Remember when Governor Clinton was first running, he would say, "You buy one and get two. Two for the price of one"? And I think a lot of people are going to be asking, "Exactly what is Bill Clinton's role in a campaign and in a presidency?" And people also would say, "If he has a lot of free time on his hands in the White House, is that become an issue?"
MATTHEWS: David Broder, he's on your program a lot: "[T]he very fact that the Times, The New York Times has sent a reporter out to interview 50 people about the state of the Clintons' marriage and placed the story on the top of Page One was a clear signal -- if that was needed -- that the drama of the Clintons' personal life would be a hot topic if she runs for president."
Do you have a sense that the big news organizations, the big print organizations -- the Times, the Post, the L.A. Times, the Journal -- are going to commit resources to this story now that it's popped here? Pure journalistic estimate.
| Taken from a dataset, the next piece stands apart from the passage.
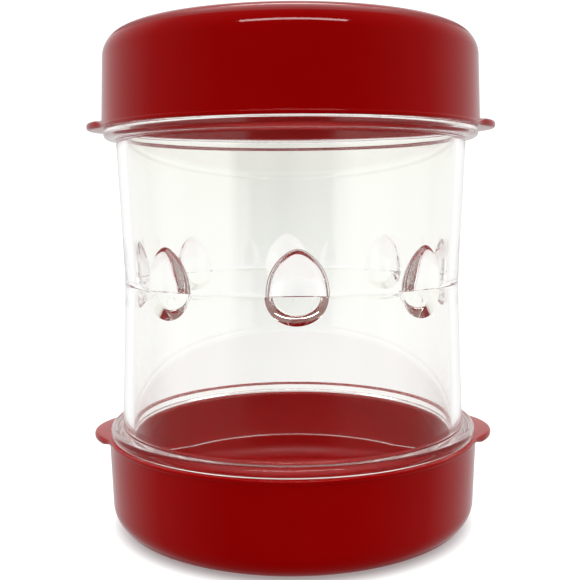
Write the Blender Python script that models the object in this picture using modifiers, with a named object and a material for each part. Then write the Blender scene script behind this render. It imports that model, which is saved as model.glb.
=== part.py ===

RUSSERT: If, in fact, she runs for president, and I think she will, then everything will be, obviously, scrutinized. And this will become part of the coverage of her campaign.
MATTHEWS: Do you think they know that?
RUSSERT: The Clintons? Oh, sure.
MATTHEWS: They know it's coming? The scrutiny's coming?
RUSSERT: Absolutely. Absolutely.
Russert has a history of covering innuendo involving the Clintons and sex. In an appearance on the July 15, 1998, broadcast of NBC's Nightly News, Russert discussed independent counsel Kenneth Starr's efforts to subpoena Clinton's Secret Service agents. Russert told viewers that members of Congress were "coming to some conclusions that perhaps Secret Service agents may have been, quote, 'facilitating' " Clinton's relationship with Lewinsky. Russert then acknowledged, "We don't know whether that's Republican spin, partisan spin, ideological spin, or there's a germ of evidence":
RUSSERT: Members of Congress have been talking to investigators, people, lawyers associated with the grand jury, people who are free to talk, and they are coming to some conclusions that perhaps Secret Service agents may have been, quote, "facilitating." We don't know whether that's Republican spin, partisan spin, ideological spin, or there's a germ of evidence. Ken Starr is determined to find out, and it has caused deep concerns at the White House and within the Secret Service, men and women who put their lives on the line every day for the president.
Starr's report, released in September 1998, said that Clinton's secretary, Betty Currie, "sometimes tried to persuade them [Secret Service agents] to admit Ms. Lewinsky to the White House compound without making a record of it." The report added, "None of the Uniformed Division officers interviewed by the OIC acknowledged having permitted Ms. Lewinsky to enter the White House without proper clearance. However, as noted elsewhere, there is clear evidence that Ms. Lewinsky was in the White House on days for which no records show her entry or exit."
Russert also distorted Clinton's deposition in the Paula Jones civil lawsuit. On the April 11, 1998, edition of CNBC's Tim Russert show, Russert asked: "And how do they [White House aides] explain Gennifer Flowers, where the president looked the country in the eye in 1992 and said, 'Her story's untrue,' and then under oath said, 'Yes, I had sex'?"
But as the website Daily Howler noted at the time, Clinton did not say in his deposition, "Yes, I had sex" with Flowers; nor did his actual testimony contradict his previous denial. On the February 12, 1992, broadcast of ABC's Nightline, Clinton said -- referring to questions about his relationship with Flowers -- "All I've been asked about by the press are a woman I didn't sleep with and a draft I didn't dodge."
In his January 17, 1998, deposition, Clinton was asked: "Did you ever have sexual relations with Gennifer Flowers?" Clinton responded: "The answer to your question, if the definition is section one there in the first piece of evidence you gave me, is yes." Clinton said that he and Flowers had had "sexual relations" "once" in 1977.
The "definition" that Clinton was referring to was submitted by Jones's attorneys and was approved by Judge Susan Webber Wright. It read:
For the purposes of this deposition, a person engages in "sexual relations" when the person knowingly engages in or causes . . . contact with the genitalia, anus, groin, breast, inner thigh, or buttocks of any person with an intent to arouse or gratify the sexual desire of any person . . . . "Contact" means intentional touching, either directly or through clothing.
As The Daily Howler pointed out, this definition covers any number of possible activities that would not contradict Clinton's statement that he "didn't sleep with" Flowers.
Further, Russert used his "news judgment" to include Internet gossip Matt Drudge as one of the reporters in his Meet The Press journalists' roundtable on January 25, 1998, shortly after Drudge had posted the first news about Monica Lewinsky on his website, The Drudge Report. Drudge has a long history of posting rumors on his site that were later debunked, most recently on May 21, when, as Media Matters noted, Drudge claimed that Democratic National Committee chairman Howard Dean secretly aided Louisiana Lt. Gov. Mitch Landrieu in his attempt to unseat incumbent New Orleans Mayor C. Ray Nagin, who won re-election on May 20.